- STATED PROBLEM -
Each line of the material below that holds the word "from" needs to be copied.

※ ※ ※

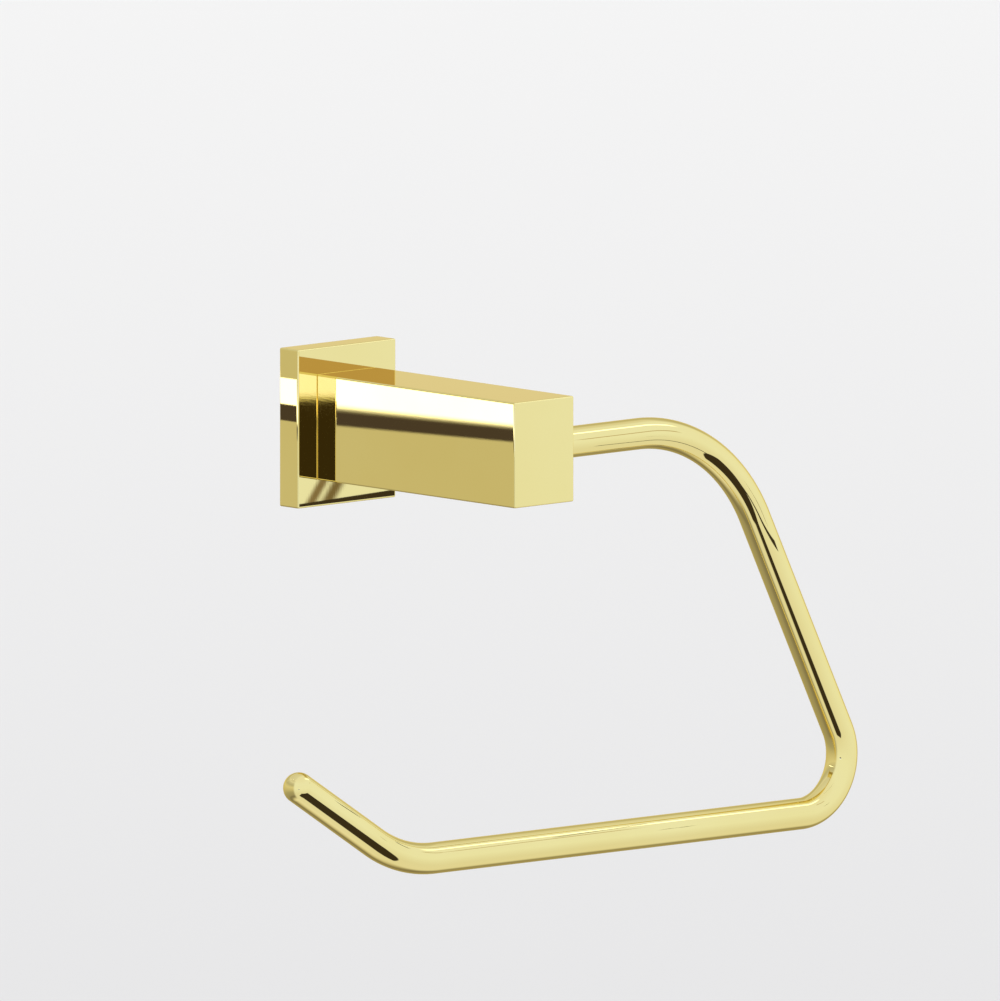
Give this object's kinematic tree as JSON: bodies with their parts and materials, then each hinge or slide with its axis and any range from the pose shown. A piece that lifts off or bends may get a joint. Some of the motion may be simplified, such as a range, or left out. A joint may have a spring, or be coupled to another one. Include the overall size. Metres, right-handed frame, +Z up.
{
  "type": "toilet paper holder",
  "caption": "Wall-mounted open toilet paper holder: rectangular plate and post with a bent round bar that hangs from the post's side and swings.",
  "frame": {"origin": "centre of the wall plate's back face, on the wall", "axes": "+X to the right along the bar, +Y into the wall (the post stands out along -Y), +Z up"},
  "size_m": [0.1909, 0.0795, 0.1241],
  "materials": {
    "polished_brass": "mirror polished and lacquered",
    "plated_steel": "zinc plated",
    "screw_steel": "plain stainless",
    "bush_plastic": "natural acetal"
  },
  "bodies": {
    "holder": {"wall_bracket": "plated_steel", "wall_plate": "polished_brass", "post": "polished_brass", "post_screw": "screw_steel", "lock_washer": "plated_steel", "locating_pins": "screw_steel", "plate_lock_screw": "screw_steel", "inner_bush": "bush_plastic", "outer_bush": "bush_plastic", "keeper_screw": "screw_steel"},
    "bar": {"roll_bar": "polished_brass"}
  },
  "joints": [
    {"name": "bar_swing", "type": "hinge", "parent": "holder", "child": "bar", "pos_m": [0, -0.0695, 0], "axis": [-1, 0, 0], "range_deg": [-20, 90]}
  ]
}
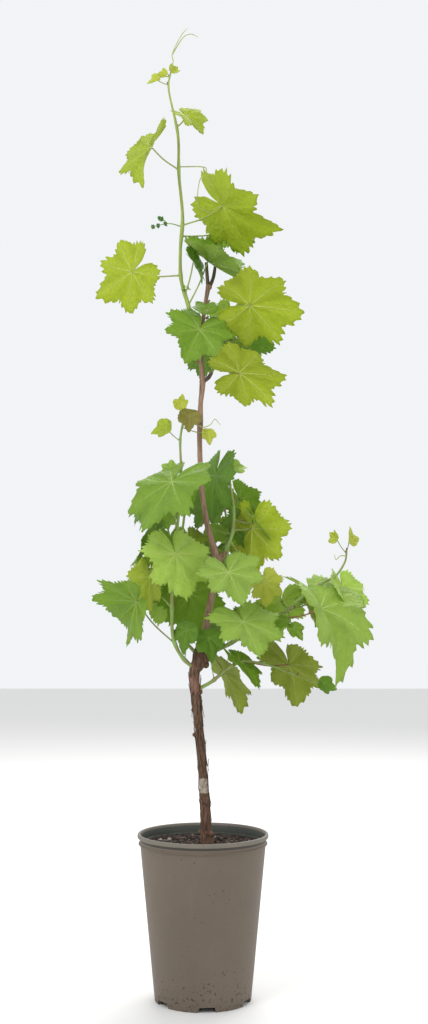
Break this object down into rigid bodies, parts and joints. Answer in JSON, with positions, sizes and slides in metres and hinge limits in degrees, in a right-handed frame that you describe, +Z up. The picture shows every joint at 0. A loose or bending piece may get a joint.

※ ※ ※

- FULL OUTPUT -
Give this object's kinematic tree as JSON: bodies with their parts and materials, then each hinge or slide with its axis and any range from the pose shown. A piece that lifts off or bends may get a joint. Some of the motion may be simplified, such as a range, or left out. A joint may have a spring, or be coupled to another one. Include the overall size. Metres, right-handed frame, +Z up.
  "caption": "Wall-mounted open toilet paper holder: rectangular plate and post with a bent round bar that hangs from the post's side and swings.",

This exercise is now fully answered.